I got my pair at the start of the season. Blue Ridge Mountain Sports didn't have any in stock so I sized with a pair of splitters. Turns out the Wasabis are pretty damn tight. I molded in my oven and started hitting my school's gym twice a week.

Since then, I've climbed all over Jersey and at West Point and the Gunks with them. I love their ability to stand on virtually anything. They're easy to pull on (thank you giant loops!) and slide off.

I've also brought them on hikes for when I find random boulders to give a quick go.

An all around great shoe that excels at edging.

Mine are probably too small for me, that's the only thing. I've taken to rappelling barefoot; but, my climbing partner wears Mythos and does the same.

I have to say, I was climbing in Hoboken (found a pile of overhanging, loose rock) a few days ago and found even more reasons to love the shoe :) I couldn't feel like fingers or my toes; but, every food placement was solid. Wish I could say the same for the rock. Broke away in my hands more often than not.

Moral of the story:

Buy the Wasabis. It's hot.

crappy velcro, quality isn't all there. Not breathable. 3 out of 5 stars

Review by: generationfourth, 2007-10-09

I bought these on clearance for about $70. I only tried on the left foot, and while I was at the crags I tried to put on the right. It would not go on, and upon further inspection was about a 1/4" smaller than the other. They are climbing shoes so I put up with it, and after about a month long painful excruciating break in (7-8 heavy uses in the gym) they evened out. I wanted to send them back to montrail but my friends told me "they don't make them anymore." I said "great, they'll have to gimme an equivalent pair." - "no montrail doesn't make climbing shoes anymore." haha...

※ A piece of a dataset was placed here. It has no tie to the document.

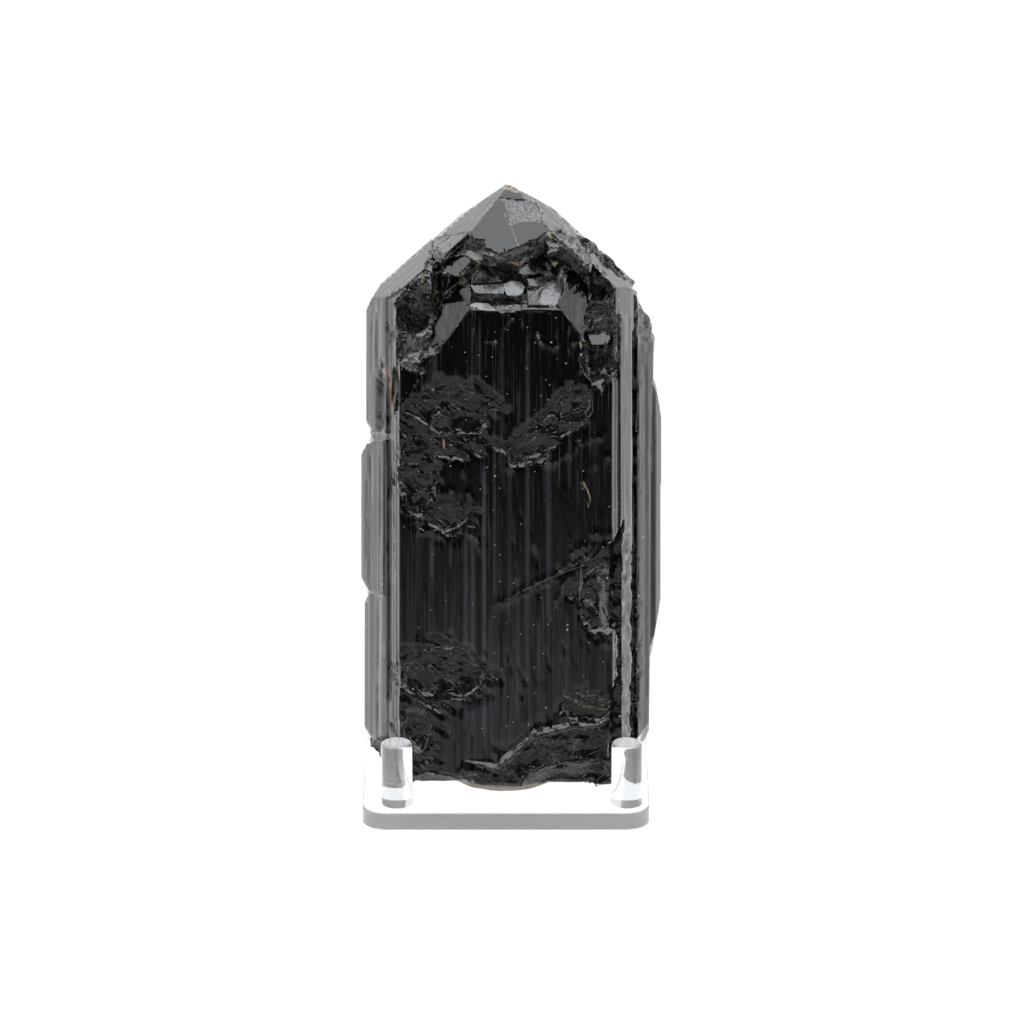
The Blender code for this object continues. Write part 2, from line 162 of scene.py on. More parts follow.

What else.... Oh the velcro is useless. The second you arch your feet, walk, or breathe 1 or more of the 6 straps comes undone. So I cut off all the straps. if you're not going to work you're gone right? And they reek, I know I know- they are climbing shoes. but these are on another level. It's also due to them not being breathable at all. Montrail could've thrown in some antimicrobial but one of my climbing mentors tells me it's a european thing.

So anyway I still use them I don't know why. I think I use them because they are my only souvenirs from my 3 week long climbing road trip. They are like slippers now; no straps, and the tongue folded over like soccer cleats, smell and all- After writing this review I've realized they've grown on me like the wet mutt that follows you home. I will be generous and change the rating from 2 to 3. Keep in mind I still believe 2 would be generous.

Awesomely Tight 4 out of 5 stars

Review by: rockclimbingpyro, 2007-05-18

I bought these shoes on sale from EMS and the only size they had i thought for sure that they would be to small. Once i got them in i still small... but after checking the return policy to see if i could do the heat treatment and climb one time in them and still return them i gave them a shot. The heat treatment is strangely fun. it seemed to help stretch the shoes a very small amount. i took them out to the nearest crag and gave em a shot. Freakin awesomsly sticky, excellent precision, and so far no problem with the velcro. I would deffinitly recomend these for sport climbs and bouldering, if they are sized like mine (43 street, 42 miuras, 41 wasabi). smearing is probably the only thing that these weren't excellent on, but if you could find a small pebble or knob, they were fine. will deffinitly update if i start having trouble with these.